Those conditions are perfectly proper.
Subsection (9) contains an almost redundant definition of what might be a sample count under clause 17. If we treat it as a definition, the missing ingredient is a provision on cross-admissibility. Such a provision was inserted in another place and removed by the Government in Committee, and I seek to reinsert it through amendment No. 9, which I intend to press to a Division at this debate's conclusion if the Government do not accept it.
Amendment No. 8 would delete subsection (9). To some extent, it is a facetious amendment because I do not necessarily want to do without definition. However, it is better to have no definition than incomplete definition. If we are interested in making proper law, the definition should be complete. In Committee, the Solicitor-General said that a judge would understand what it meant. Perhaps that is the case, but why do not we write it in bold in the Bill so that everybody understands it and there is no room for misunderstanding? If we are to have a definition, let it be complete; if it is not complete, let us do without it.
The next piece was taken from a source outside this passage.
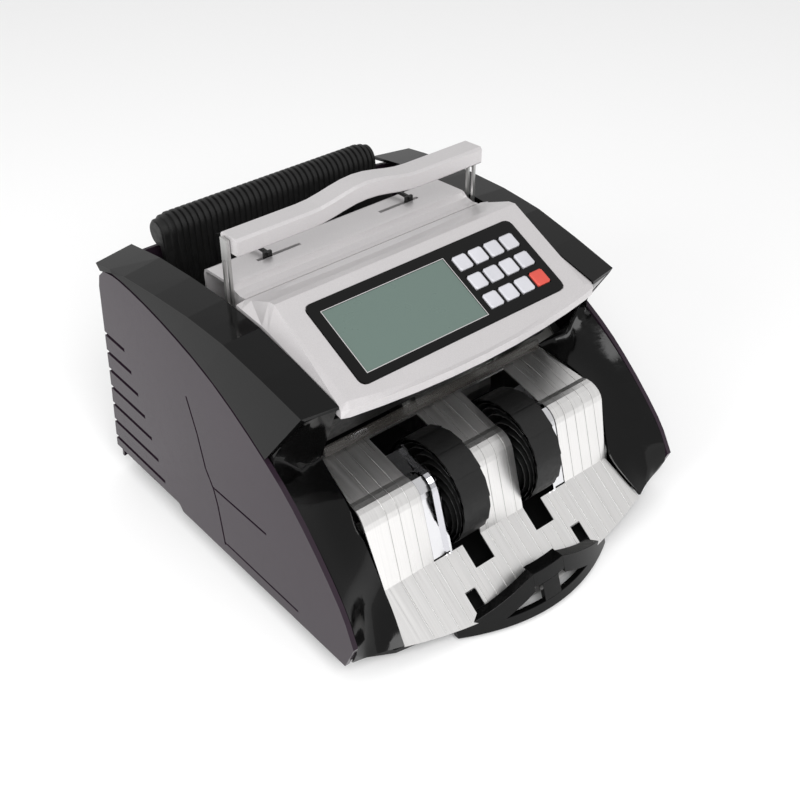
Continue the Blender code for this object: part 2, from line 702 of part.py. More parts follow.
def handle_bar(finish, root):
    rings = []
    count = 22
    for k in range(count + 1):
        x = -BAR_HALF + 2.0 * BAR_HALF * k / count
        lift = hump(x)
        low, high = BAR_LOW_Z + lift * 0.9, BAR_HIGH_Z + lift
        rings.append([(x, BAR_FRONT_Y + 0.8, low), (x, BAR_FRONT_Y, low + 1.0),
                      (x, BAR_FRONT_Y, high - 1.5), (x, BAR_FRONT_Y + 1.5, high + 0.3),
                      (x, BAR_REAR_Y - 1.5, high - 0.8), (x, BAR_REAR_Y, high - 2.3),
                      (x, BAR_REAR_Y, low), (x, BAR_REAR_Y - 1.0, low - 0.8)])
    return add_object("handle_bar", *loft(rings), finish, root)


def handle_arm(side, finish, root):
    """Slotted flat loop that hangs on a shoulder screw."""
    half = ARM_WIDTH / 2
    outline = arc_points(ARM_Y, ARM_LOW_Z + half, half, 180, 360, 6)
    outline += [(ARM_Y + half, 214.0), (ARM_Y - half, 214.0)]
    x0, x1 = sorted((side * ARM_X[0], side * ARM_X[1]))
    made = add_object("handle_arm_" + side_word(side), *prism_x(outline, x0, x1), finish, root)
    slot = arc_points(ARM_Y, SCREW_Z, 2.0, 180, 360, 6) + arc_points(ARM_Y, 197.0, 2.0, 0, 180, 6)
    cut(made, prism_x(slot, x0 - 2.0, x1 + 2.0), "arm_slot_" + side_word(side))
    return made


def handle_screw(side, finish, root):
    profile = [(side * (HOPPER_PLATE_HALF + 0.3), 1.6), (side * (ARM_X[1] + 0.3), 1.6),
               (side * (ARM_X[1] + 0.31), 3.4), (side * (ARM_X[1] + 1.8), 3.4),
               (side * (ARM_X[1] + 2.4), 2.6)]
    made = add_object("handle_screw_" + side_word(side), *turned_x(profile, ARM_Y, SCREW_Z, 16), finish, root)
    smooth(made)
    return made


# ---- drive train -------------------------------------------------------------------------------
def impeller(side, finish, root):
    """Stacking wheel with spiral fins."""
    fins = 8
    hub_r, tip_r, sweep, steps = 12.0, IMPELLER_R, math.radians(70.0), 5
    outline = []
    for fin in range(fins):
        base = 2.0 * math.pi * fin / fins
        front, back = [], []
        for k in range(steps + 1):
            t = k / steps
            radius = hub_r + (tip_r - hub_r) * t
            angle = base + sweep * t ** 1.3
            half = (1.6 - 0.7 * t) / radius
            front.append((radius, angle - half))
            back.append((radius, angle + half))
        outline += front + back[::-1]
    points = [(IMPELLER_Y + r * math.cos(a), IMPELLER_Z + r * math.sin(a)) for r, a in outline]
    x0, x1 = sorted((side * IMPELLER_X[0], side * IMPELLER_X[1]))
    origin = (0.0, IMPELLER_Y, IMPELLER_Z)
    made = add_object("impeller_" + side_word(side), *prism_x(points, x0, x1), finish, root, origin)
    bore = prism_x(circle(IMPELLER_Y, IMPELLER_Z, SHAFT_R + GAP), x0 - 5.0, x1 + 5.0)
    cut(made, bore, "impeller_bore_" + side_word(side))
    return made


def shaft(name, y, z, rollers, pulley_r, finish, root):
    """Turned shaft along X with its rollers and its belt pulley."""
    profile = [(-FRAME_X - 4.0, SHAFT_R)]
    for x0, x1, radius in rollers:
        profile += [(x0, SHAFT_R), (x0 + 0.01, radius), (x1 - 0.01, radius), (x1, SHAFT_R)]
    profile += [(BELT_X[0] - 1.5, SHAFT_R), (BELT_X[0] - 1.49, pulley_r + 1.6),
                (BELT_X[0] - 0.4, pulley_r + 1.6),
                (BELT_X[0] - 0.39, pulley_r), (BELT_X[1] + 0.39, pulley_r),
                (BELT_X[1] + 0.4, pulley_r + 1.6), (BELT_X[1] + 1.5, pulley_r + 1.6)]
    made = add_object(name, *turned_x(profile, y, z, 20), finish, root, (0.0, y, z))
    smooth(made)
    return made


def roller_pair(radius, x0=17.0, x1=37.0):
    return [(-x1, -x0, radius), (x0, x1, radius)]


def main_motor(finish, root):
    profile = [(20.0, 7.0), (24.0, 7.0), (24.01, MOTOR_R), (96.0, MOTOR_R), (96.01, 8.0), (100.0, 8.0)]
    made = add_object("main_motor", *turned_x(profile, MOTOR_Y, MOTOR_Z, 24), finish, root)
    smooth(made)
    return made


def motor_pulley(finish, root):
    pulley_r = PULLEYS["motor"]
    profile = [(100.5, 2.5), (BELT_X[0] - 1.5, 2.5), (BELT_X[0] - 1.49, pulley_r + 1.6),
               (BELT_X[0] - 0.4, pulley_r + 1.6), (BELT_X[0] - 0.39, pulley_r),
               (BELT_X[1] + 0.39, pulley_r), (BELT_X[1] + 0.4, pulley_r + 1.6),
               (BELT_X[1] + 1.5, pulley_r + 1.6)]
    made = add_object("motor_pulley", *turned_x(profile, MOTOR_Y, MOTOR_Z, 20), finish, root,
                      (0.0, MOTOR_Y, MOTOR_Z))
    smooth(made)
    return made


def drive_belt(finish, root):
    """One belt round the motor, impeller, counting, feed and pick-up pulleys."""
    wheels = [(IMPELLER_Y, IMPELLER_Z, PULLEYS["impeller"]), (COUNT_Y, COUNT_Z, PULLEYS["count"]),
              (FEED_Y, FEED_Z, PULLEYS["feed"]), (PICKUP_Y, PICKUP_Z, PULLEYS["pickup"]),
              (MOTOR_Y, MOTOR_Z, PULLEYS["motor"])]
    count = 72
    loops = []
    for clearance in (0.3, 1.4):
        loop = []
        for k in range(count):
            a = 2.0 * math.pi * k / count
            way = (math.cos(a), math.sin(a))
            y, z, r = max(wheels, key=lambda w: w[0] * way[0] + w[1] * way[1] + w[2])
            loop.append((y + (r + clearance) * way[0], z + (r + clearance) * way[1]))
        loops.append(loop)
    inner, outer = loops
    verts, faces = [], []
    for x in BELT_X:
        for loop in (inner, outer):
            verts += [(x, y, z) for y, z in loop]
    for k in range(count):
        j = (k + 1) % count
        faces.append((k, j, 2 * count + j, 2 * count + k))
        faces.append((count + k, count + j, 3 * count + j, 3 * count + k))
        faces.append((k, j, count + j, count + k))
        faces.append((2 * count + k, 2 * count + j, 3 * count + j, 3 * count + k))
    return add_object("drive_belt", verts, faces, finish, root)


# ---- electrics ---------------------------------------------------------------------------------
def power_transformer(finish, root):
    made = add_object("power_transformer", *box(-92.0, -32.0, 196.0, 252.0, -8.6, 44.0), finish, root)
    bevel(made, 2.0)
    return made


def main_board(finish, root):
    return add_object("main_board", *box(12.0, 104.0, 196.0, 268.0, 2.0, 3.6), finish, root)


def power_inlet(finish, root):
    """Three-pole appliance inlet set in the rear cover."""
    made = add_object("power_inlet", *box(-94.0, -46.0, 268.0, 286.0, 20.0, 46.0), finish, root)
    cut(made, box(-97.0, -43.0, 289.1, 291.0, 17.0, 49.0), "inlet_flange", "UNION")
    cut(made, box(-92.0, -48.0, 284.0, 289.6, 22.0, 44.0), "inlet_neck", "UNION")
    mouth = [(-83.0, 24.5), (-57.0, 24.5), (-57.0, 37.5), (-61.5, 42.0), (-78.5, 42.0), (-83.0, 37.5)]
    rings = [[(x, y, z) for x, z in mouth] for y in (275.0, 295.0)]
    cut(made, loft(rings), "inlet_mouth")
    for k, (x, z) in enumerate(((-77.0, 30.5), (-70.0, 36.0), (-63.0, 30.5))):
        cut(made, box(x - 1.0, x + 1.0, 272.0, 287.0, z - 2.0, z + 2.0), "inlet_pin_%d" % (k + 1), "UNION")
    return made


def power_switch(finish, root):
    """Rocker of the mains switch."""
    cy, cz = 287.0, 33.0
    outline = [(cy - 9.0, cz - 12.0), (cy - 9.0, cz + 12.0), (cy + 3.4, cz + 15.6), (cy + 5.6, cz + 15.0),
               (cy + 3.4, cz), (cy + 4.0, cz - 15.0), (cy + 1.8, cz - 15.6)]
    return add_object("power_switch", *prism_x(outline, -37.4, -16.6), finish, root, (0.0, cy, cz))


def gap_knob(finish, root):
    """Knob that sets the feed gap, on a spindle through the rear cover."""
    profile = [(270.0, 3.9), (289.4, 3.9), (289.41, 10.0), (295.5, 9.4), (REAR_Y, 8.2)]
    made = add_object("gap_knob", *turned_y(profile, 0.0, 120.0, 24), finish, root, (0.0, 289.0, 120.0))
    smooth(made)
    return made


# ---- assembly ----------------------------------------------------------------------------------
def build():
    clear_scene()
    plum = material("plum_gloss", (0.055, 0.038, 0.050), 0.22)
    black = material("black_gloss", (0.010, 0.010, 0.011), 0.12)
    dark = material("black_plastic", (0.020, 0.020, 0.021), 0.45)
    silver = material("silver_satin", (0.50, 0.48, 0.48), 0.32, 0.75)
    steel = material("brushed_steel", (0.60, 0.59, 0.57), 0.28, 1.0)
    chrome = material("polished_steel", (0.70, 0.70, 0.71), 0.08, 1.0)
    rubber = material("rubber", (0.015, 0.015, 0.015), 0.80)
    clear = material("smoked_clear", (0.10, 0.09, 0.08), 0.08, 0.0, 0.45)
    glass = material("lcd_glass", (0.13, 0.19, 0.16), 0.18)
    white = material("key_white", (0.75, 0.75, 0.77), 0.40)
    red = material("key_red", (0.80, 0.10, 0.08), 0.40)
    green = material("circuit_board", (0.03, 0.16, 0.07), 0.50)
    zinc = material("zinc_steel", (0.55, 0.55, 0.53), 0.45, 0.9)
    laminate = material("transformer", (0.45, 0.22, 0.08), 0.40, 0.6)

    root = add_empty("machine", (0.0, -(FRONT_Y + REAR_Y) / 2.0, -FLOOR_Z))
    base_pan(dark, root)
    for index, (x, y) in enumerate(FOOT_PLACES):
        rubber_foot(index + 1, x, y, rubber, root)
    for side in (LEFT, RIGHT):
        side_panel(side, plum, root)
        wing_cover(side, black, root)
        cheek(side, black, root)
        side_frame(side, zinc, root)
        guide_strip(side, chrome, root)
        note_guide(side, dark, root)
        handle_arm(side, zinc, root)
        handle_screw(side, zinc, root)
        impeller(side, dark, root)
    rear_cover(plum, root)
    stacker_plate(steel, root)
    front_stop(black, root)
    outlet_guard(clear, root)
    outlet_hood(dark, root)

    console_housing(silver, root)
    tilted = add_empty("console_face", CONSOLE_ORIGIN, root, CONSOLE_TILT)
    display_panel(black, tilted)
    lcd_module(glass, tilted)
    key_board(green, tilted)
    key_caps(white, red, tilted)

    hopper_front_plate(silver, root)
    hopper_floor(dark, root)
    hopper_back_plate(dark, root)
    handle_bar(silver, root)

    shaft("impeller_shaft", IMPELLER_Y, IMPELLER_Z, [], PULLEYS["impeller"], zinc, root)
    shaft("count_shaft", COUNT_Y, COUNT_Z, roller_pair(COUNT_R), PULLEYS["count"], rubber, root)
    shaft("feed_shaft", FEED_Y, FEED_Z, roller_pair(FEED_R), PULLEYS["feed"], rubber, root)
    shaft("pickup_shaft", PICKUP_Y, PICKUP_Z, roller_pair(PICKUP_R), PULLEYS["pickup"], rubber, root)
    main_motor(zinc, root)
    motor_pulley(zinc, root)
    drive_belt(rubber, root)
    power_transformer(laminate, root)
    main_board(green, root)
    power_inlet(dark, root)
    power_switch(dark, root)
    gap_knob(dark, root)


build()
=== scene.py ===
import json
import math

import bmesh
import bpy
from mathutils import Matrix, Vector


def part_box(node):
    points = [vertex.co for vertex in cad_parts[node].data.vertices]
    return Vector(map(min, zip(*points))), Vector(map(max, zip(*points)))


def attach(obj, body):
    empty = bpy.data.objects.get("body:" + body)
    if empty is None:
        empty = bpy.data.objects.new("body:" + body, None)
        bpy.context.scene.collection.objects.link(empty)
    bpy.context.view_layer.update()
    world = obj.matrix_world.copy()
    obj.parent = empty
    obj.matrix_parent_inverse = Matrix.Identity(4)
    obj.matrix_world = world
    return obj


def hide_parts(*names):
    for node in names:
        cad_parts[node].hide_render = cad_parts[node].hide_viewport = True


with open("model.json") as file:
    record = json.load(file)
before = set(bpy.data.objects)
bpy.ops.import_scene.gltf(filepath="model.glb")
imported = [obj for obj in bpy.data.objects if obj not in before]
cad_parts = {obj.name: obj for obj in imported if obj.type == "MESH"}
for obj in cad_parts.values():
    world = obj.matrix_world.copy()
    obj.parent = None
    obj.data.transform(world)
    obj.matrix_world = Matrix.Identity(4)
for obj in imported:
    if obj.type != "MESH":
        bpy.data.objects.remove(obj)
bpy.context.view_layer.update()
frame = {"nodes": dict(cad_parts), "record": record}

# ---- driving values (metres; the lens and its sensor in millimetres) ---------------------------
CAMERA_AZIMUTH = math.radians(-40.16)
CAMERA_ELEVATION = math.radians(36.66)
CAMERA_TARGET = Vector((-0.0139, -0.0208, 0.0980))
CAMERA_DISTANCE = 0.850
CAMERA_LENS = 54.93
SENSOR_WIDTH = 36.0

LIGHT_AIM = Vector((0.0, 0.0, 0.08))
LIGHTS = (("key", (-0.9, -1.5, 1.7), (1.6, 1.4), 44.0),           # name, place, size, watts
          ("left_fill", (-2.0, -0.1, 0.9), (1.0, 1.2), 14.0))
WORLD_STRENGTH = 0.70
FLOOR_REACH = 12.0
FLOOR_DROP = 0.0005         # the floor lies this far under the feet

ROUNDING = {"console_housing": 0.0012, "handle_bar": 0.0012, "hopper_front_plate": 0.0006,
            "wing_cover_left": 0.0008, "wing_cover_right": 0.0008, "side_panel_left": 0.0005,
            "side_panel_right": 0.0005, "lcd_module": 0.0003}
KEYS = 12
KEY_ROUNDING = 0.0004
ROUNDING_SEGMENTS = 3
ROUNDING_ANGLE = math.radians(32.0)
SKIN_LEVELS = 2             # subdivision of a smoothed skin
SKIN_FOLD = math.radians(38.0)      # edges folded more than this stay sharp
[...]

A more satisfactory answer was provided in another place through an amendment supported by Liberal Democrat and Conservative peers. I note that the hon. Member for Beaconsfield (Mr. Grieve) and his colleagues have been happy to add their names to amendment No. 9. It simply states what we expect of cross-admissibility. It would insert a new paragraph (b), which states that
"evidence in respect of each count is admissible at the trial of the sample count".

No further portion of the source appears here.